▶ _Instruction_: Show all lines that include the string "shown"; copy each one.

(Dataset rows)
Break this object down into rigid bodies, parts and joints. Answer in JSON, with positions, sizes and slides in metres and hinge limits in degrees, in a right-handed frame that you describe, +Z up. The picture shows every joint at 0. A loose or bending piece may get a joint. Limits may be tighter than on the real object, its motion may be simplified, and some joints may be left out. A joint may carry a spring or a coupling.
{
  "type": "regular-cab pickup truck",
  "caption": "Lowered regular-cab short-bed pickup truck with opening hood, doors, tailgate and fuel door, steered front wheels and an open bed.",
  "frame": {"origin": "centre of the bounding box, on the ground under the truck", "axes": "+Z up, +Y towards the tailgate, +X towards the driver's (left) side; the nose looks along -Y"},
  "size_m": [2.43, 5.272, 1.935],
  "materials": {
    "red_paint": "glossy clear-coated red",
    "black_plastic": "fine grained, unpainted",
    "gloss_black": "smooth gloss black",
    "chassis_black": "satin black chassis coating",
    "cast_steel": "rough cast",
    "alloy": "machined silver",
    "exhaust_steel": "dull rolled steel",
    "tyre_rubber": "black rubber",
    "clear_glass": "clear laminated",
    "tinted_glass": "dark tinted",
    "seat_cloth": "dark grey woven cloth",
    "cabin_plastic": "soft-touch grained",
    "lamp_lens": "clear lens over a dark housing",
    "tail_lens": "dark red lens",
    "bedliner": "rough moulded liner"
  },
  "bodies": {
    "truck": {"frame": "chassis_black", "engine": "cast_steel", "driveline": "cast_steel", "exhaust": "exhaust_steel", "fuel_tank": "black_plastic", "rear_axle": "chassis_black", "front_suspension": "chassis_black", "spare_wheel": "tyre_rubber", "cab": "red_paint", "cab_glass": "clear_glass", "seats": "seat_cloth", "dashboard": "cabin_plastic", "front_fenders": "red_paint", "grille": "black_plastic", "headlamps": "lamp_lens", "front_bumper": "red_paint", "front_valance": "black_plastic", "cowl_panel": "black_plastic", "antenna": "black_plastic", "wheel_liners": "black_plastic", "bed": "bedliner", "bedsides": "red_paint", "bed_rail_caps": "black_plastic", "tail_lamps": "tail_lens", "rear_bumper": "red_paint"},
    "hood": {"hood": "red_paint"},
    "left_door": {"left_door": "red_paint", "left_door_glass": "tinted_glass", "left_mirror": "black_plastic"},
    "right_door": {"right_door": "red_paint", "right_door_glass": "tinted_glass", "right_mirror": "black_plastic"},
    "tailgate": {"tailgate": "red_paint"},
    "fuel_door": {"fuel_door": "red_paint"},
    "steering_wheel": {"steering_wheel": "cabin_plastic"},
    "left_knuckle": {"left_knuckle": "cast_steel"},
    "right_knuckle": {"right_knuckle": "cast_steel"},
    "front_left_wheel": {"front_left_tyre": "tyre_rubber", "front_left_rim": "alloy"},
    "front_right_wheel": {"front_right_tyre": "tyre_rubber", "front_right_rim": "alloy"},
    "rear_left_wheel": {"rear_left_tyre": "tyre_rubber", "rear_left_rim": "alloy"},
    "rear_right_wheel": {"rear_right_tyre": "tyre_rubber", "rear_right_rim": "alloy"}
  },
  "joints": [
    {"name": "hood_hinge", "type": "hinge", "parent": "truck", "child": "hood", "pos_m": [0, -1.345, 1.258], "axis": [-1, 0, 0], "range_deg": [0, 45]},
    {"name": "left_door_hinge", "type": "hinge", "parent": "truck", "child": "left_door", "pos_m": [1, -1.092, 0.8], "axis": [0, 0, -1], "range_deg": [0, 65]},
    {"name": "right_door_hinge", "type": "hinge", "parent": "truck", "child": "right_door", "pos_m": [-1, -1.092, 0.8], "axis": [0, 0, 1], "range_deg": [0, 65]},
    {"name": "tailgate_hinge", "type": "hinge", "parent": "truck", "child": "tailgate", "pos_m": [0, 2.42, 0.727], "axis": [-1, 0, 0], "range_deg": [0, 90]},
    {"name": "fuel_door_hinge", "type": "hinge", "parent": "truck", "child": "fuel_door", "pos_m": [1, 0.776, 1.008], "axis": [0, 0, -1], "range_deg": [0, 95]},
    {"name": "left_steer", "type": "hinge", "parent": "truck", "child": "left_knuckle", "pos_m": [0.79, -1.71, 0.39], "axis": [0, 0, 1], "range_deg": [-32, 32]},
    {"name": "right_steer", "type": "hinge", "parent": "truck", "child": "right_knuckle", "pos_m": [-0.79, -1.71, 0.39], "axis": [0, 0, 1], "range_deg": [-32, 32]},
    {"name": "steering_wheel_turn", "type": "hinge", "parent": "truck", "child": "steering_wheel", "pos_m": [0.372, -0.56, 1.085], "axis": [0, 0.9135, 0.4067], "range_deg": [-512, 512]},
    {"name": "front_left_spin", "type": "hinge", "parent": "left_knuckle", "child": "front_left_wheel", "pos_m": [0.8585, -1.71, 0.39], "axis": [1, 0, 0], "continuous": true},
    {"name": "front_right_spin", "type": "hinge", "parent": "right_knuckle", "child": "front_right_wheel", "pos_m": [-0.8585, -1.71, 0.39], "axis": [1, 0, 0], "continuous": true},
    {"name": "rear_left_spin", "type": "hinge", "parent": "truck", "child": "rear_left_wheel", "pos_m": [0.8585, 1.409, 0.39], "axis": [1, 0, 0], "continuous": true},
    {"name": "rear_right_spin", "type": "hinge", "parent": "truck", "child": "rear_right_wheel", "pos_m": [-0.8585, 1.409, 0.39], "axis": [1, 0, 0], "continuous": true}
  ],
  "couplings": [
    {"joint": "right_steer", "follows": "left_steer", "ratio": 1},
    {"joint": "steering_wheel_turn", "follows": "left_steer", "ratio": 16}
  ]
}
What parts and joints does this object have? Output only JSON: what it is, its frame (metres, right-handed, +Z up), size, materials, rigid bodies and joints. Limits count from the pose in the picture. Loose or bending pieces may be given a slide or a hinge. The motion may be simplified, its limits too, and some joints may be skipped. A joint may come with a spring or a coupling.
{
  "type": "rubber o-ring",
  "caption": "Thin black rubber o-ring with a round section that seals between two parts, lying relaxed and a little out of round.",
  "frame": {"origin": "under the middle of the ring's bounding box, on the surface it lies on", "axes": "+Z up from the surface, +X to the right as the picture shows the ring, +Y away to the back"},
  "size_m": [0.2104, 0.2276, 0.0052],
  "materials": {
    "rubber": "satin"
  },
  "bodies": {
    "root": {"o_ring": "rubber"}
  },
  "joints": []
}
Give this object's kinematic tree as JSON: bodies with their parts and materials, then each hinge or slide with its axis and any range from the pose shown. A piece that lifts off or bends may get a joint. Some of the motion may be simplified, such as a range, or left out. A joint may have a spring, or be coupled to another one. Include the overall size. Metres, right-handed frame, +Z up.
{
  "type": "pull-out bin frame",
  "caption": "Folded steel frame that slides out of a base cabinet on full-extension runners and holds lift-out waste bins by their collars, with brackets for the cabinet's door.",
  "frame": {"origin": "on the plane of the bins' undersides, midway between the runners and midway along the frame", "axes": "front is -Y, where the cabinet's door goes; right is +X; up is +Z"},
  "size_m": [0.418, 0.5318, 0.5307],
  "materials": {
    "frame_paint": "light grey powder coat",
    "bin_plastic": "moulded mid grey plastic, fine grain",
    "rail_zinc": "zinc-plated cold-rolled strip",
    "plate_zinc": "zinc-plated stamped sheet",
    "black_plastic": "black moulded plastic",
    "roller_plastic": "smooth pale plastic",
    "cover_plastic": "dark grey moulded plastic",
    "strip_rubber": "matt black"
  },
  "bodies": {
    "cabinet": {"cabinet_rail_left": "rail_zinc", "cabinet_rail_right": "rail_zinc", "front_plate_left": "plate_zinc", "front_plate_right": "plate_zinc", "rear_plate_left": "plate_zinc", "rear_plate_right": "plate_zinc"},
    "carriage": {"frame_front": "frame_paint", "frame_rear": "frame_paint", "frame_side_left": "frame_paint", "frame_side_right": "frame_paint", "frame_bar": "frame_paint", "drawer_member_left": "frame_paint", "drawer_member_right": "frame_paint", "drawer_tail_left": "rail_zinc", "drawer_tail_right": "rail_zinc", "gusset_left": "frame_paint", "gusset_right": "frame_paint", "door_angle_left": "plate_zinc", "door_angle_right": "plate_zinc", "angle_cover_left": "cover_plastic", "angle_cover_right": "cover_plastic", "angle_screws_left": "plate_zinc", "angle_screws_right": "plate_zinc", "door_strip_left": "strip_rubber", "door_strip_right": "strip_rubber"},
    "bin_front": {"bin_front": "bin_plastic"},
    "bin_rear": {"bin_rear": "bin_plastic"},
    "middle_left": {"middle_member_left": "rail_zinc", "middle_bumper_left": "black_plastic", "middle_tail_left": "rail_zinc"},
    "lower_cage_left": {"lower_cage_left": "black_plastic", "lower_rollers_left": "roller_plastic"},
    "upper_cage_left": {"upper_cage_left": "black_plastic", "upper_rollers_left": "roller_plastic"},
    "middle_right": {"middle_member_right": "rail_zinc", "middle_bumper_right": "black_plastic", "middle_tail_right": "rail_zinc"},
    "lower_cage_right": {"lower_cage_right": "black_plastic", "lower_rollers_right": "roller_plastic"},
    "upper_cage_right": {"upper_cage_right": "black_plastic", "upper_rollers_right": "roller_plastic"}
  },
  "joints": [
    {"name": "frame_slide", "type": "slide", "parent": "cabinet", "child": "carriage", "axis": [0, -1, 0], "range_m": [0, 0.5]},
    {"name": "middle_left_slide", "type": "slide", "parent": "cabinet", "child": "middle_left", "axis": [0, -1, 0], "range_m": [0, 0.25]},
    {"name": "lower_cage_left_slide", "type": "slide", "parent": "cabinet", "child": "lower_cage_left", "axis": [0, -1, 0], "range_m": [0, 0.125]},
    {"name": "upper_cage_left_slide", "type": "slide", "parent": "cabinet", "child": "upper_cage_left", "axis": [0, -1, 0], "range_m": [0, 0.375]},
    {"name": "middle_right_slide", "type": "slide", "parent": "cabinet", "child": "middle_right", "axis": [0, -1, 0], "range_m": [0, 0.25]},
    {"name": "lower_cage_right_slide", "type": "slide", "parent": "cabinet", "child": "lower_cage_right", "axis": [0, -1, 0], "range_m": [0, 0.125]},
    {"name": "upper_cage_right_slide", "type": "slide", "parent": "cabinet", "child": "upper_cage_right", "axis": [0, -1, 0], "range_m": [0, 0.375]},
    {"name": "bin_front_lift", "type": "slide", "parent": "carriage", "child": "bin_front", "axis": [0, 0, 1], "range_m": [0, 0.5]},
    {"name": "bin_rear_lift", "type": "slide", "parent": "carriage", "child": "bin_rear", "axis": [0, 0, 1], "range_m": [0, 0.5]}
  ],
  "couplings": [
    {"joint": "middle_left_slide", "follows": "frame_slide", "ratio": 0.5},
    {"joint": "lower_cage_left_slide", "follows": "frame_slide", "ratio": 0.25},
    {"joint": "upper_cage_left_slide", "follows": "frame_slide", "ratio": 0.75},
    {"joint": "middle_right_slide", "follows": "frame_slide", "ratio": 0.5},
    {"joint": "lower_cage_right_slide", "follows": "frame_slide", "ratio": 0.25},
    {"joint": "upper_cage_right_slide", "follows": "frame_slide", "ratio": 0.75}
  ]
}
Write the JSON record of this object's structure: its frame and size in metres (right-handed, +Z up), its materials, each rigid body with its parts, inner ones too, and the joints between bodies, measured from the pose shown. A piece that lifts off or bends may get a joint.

▶ _Solution for this problem_:
Give this object's kinematic tree as JSON: bodies with their parts and materials, then each hinge or slide with its axis and any range from the pose shown. A piece that lifts off or bends may get a joint. Some of the motion may be simplified, such as a range, or left out. A joint may have a spring, or be coupled to another one. Include the overall size. Metres, right-handed frame, +Z up.
Write the JSON record of this object's structure: its frame and size in metres (right-handed, +Z up), its materials, each rigid body with its parts, inner ones too, and the joints between bodies, measured from the pose shown. A piece that lifts off or bends may get a joint.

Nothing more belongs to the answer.